The next version (1.9, currently available as a preview release) introduces a whole load of new features and fixes to the engine. In my last post I mentioned the speed increase thanks to the move to a new graphics layer and changes to rendering order, as well as support for the APNG format and fixes to the CSS to allow it to pass the Acid2 test. But there’s more. Here are some new features of interest to developers:

OS X users will be happy to hear that Cocoa is used for widgets instead of Carbon. For non Apple‐heads, that means that form objects will be rendered as shiny and round instead of grey and square:

Carbon and Cocoa buttons

The CSS2.1 inline‐block and inline‐table values for the display declaration have been implemented. I believe that Opera is the only browser to support the latter, while the former is more widespread — even IE7 supports it!

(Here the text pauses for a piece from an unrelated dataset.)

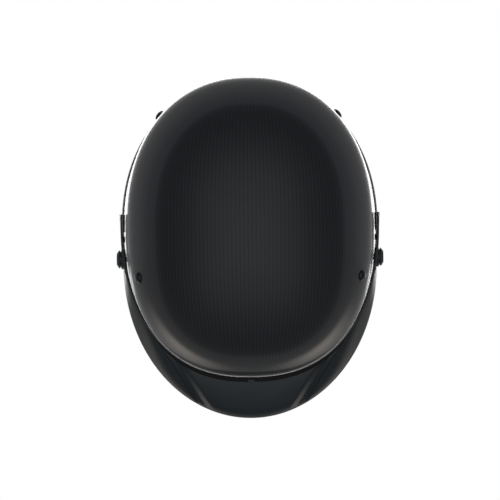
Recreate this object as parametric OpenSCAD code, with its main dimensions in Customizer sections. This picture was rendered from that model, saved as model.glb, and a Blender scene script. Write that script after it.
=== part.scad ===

Potentially a big one, if I understand it correctly: the non‐standard script object is no longer supported. There seems to be some confusion over this, but my interpretation is that script tags without the required type attribute will no longer work; that is, no more:

<script language=“Javascript”></script>

Also slightly nebulous is the news that the engine now supports stylesheet switching as per the WHATWG Wep Apps 1.0 proposal. As far as I can see, this allows you to define a number of alternate stylesheets with the rel=“alternate stylesheet” attribute; I’m a little confused as this has been implemented in Firefox for a while, but maybe it means it will be part of the engine from now on.

Other new features include: XML documents rendered as they download (instead of after they’ve downloaded), a whole load of DOM and Javascript updates, lots more SVG support (although not as much as I’d like), and — as the voiceovers for multi‐CD collections have it — many, many more.

You can grab a copy of the Gecko 1.9 pre‐release preview here, although do bear in mind that this is alpha software, with all the risks inherent to that.

2 comments on
“New features in Gecko 1.9”

  1. IE7 doesn’t support display:inline-block. All it does is triggering hasLayout. If you apply it to a block it will still be block, for instance. Although if you apply it to inlines then they will be inline‐blockish.

    AIUI, the “Script” object is some internal object of sorts (I haven’t found any real documentation about it, only seen it being mentioned in passing in documentation) that is not necassary and causes security issues. So it was removed. It has nothing to do with the HTML “script” element.

    Presumably Gecko’s implementation of stylesheet switching didn’t exactly match the HTML5 spec before, but now it does.

  2. Ah, thanks for clearing that up. I’m still a little confused about the Script object change; it’s important enough to be mentioned in the release notes, but nobody seems to understand it!